For instance, a mandatory one-year cooling-off period is essential for any defector. This, in turn, will prevent the immediate exchange of loyalty for a minister’s office. Political choices in public life should not be viewed as stock market decisions that offer instant returns.
We also desperately need Public Defection Tribunals to build trust. We should establish quick-review panels comprising retired judges and election experts. The review panels should be empowered to investigate bribery claims and other dishonest practices within a stipulated time period.

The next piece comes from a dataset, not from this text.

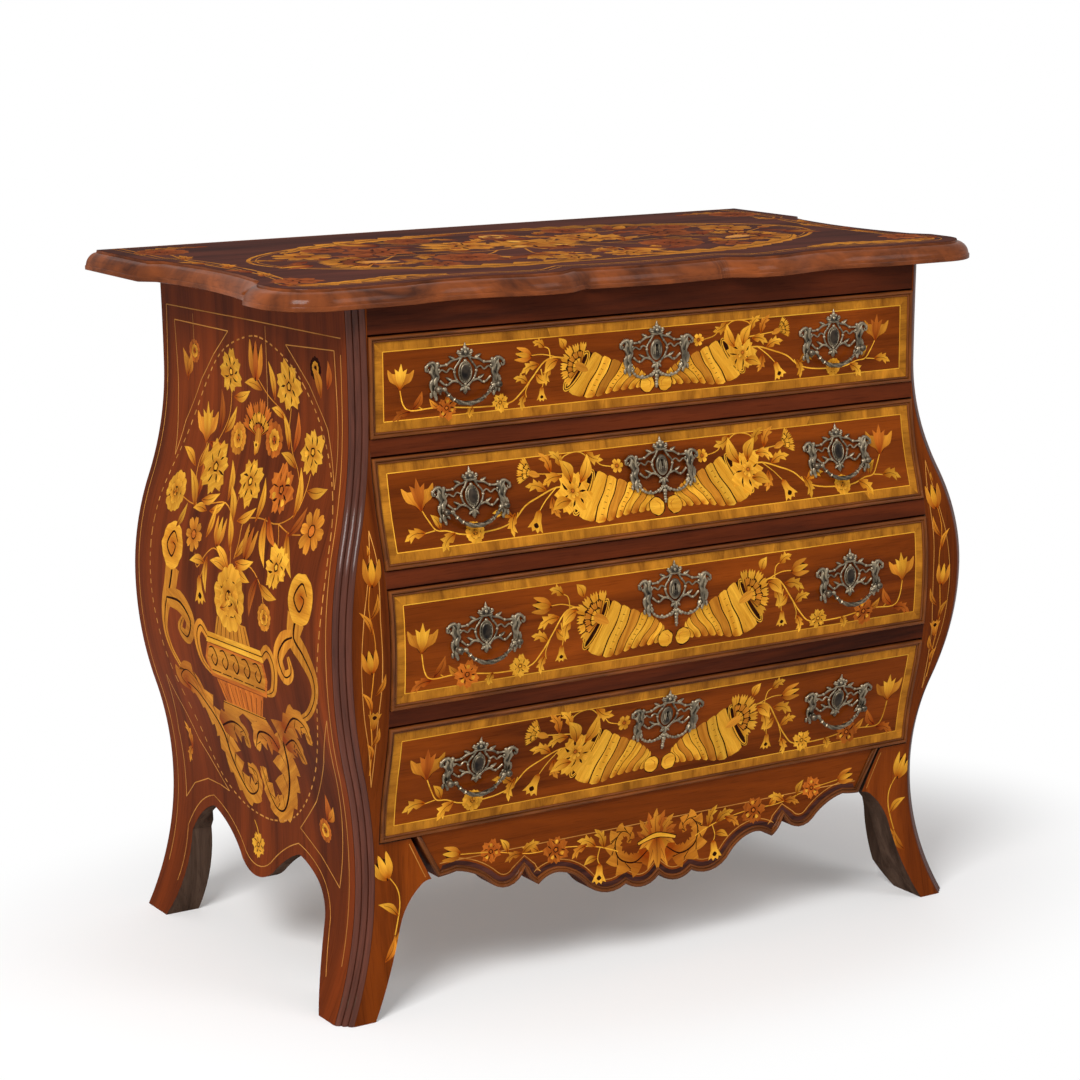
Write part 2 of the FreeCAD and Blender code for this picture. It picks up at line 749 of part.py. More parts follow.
def drawerSide(name, sideName, side):
    """Drawer side with dovetails at its front end and a groove for the bottom."""
    label = "%s_%s_board" % (name, sideName)
    body = document.addObject("PartDesign::Body", label)
    top = "(%s - drawerSideDrop)" % drawerTopText[name]
    corners = [(frontBackText, drawerBottomText[name])] + tailCorners(name)
    corners += [(frontBackText, top), (drawerBackText, top), (drawerBackText, drawerBottomText[name])]
    outline = polygonSketch(body, "YZ_Plane", label + "_outline", corners)
    padOf(body, outline, label + "_pad", "drawerSideThickness")
    document.recompute()
    grooveLow = "(%s + bottomRise)" % drawerBottomText[name]
    near, far = "0", "grooveDepth"
    if side < 0:
        near, far = "drawerSideThickness - grooveDepth", "drawerSideThickness"
    grooveHigh = grooveLow + " + bottomThickness"
    groove = polygonSketch(body, "XZ_Plane", label + "_groove",
                           [(near, grooveLow), (far, grooveLow), (far, grooveHigh), (near, grooveHigh)])
    pocket = body.newObject("PartDesign::Pocket", label + "_pocket")
    pocket.Profile = groove
    pocket.Type = "Length"
    pocket.SideType = "Symmetric"
    pocket.setExpression("Length", linked("4 * caseDepth"))
    place = "-drawerWidth / 2" if side < 0 else "drawerWidth / 2 - drawerSideThickness"
    body.setExpression("Placement.Base.x", linked(place))
    return body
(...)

More importantly, we must give democracy back to its true owners, the voters. An elected representative might want to resign. But that decision should not belong to the Speaker or the party boss. It must belong to the people who actually voted. We need a legally backed digital recall system that informs us that at least half of the registered voters in an area have agreed to a resignation before it becomes official. This ensures that political seats remain a public trust rather than private property and that resignations that are backed by genuine reasons alone go through. This idea is simple: there is nothing above the consent of the governed. It puts the real power back in the hands of the citizen.
These ideas should go far beyond simple moral lectures. They represent real and solid rule changes.
Our intent should be to end the entire business of political betrayal completely. We can actually make loyalty the most logical choice once again. We simply have to attach massive financial costs to anyone jumping ship.
The goal is clear: we must make betrayal far too expensive for anyone to afford. Doing the right thing has to become the only real option. This is exactly how we restore public faith in the ballot box.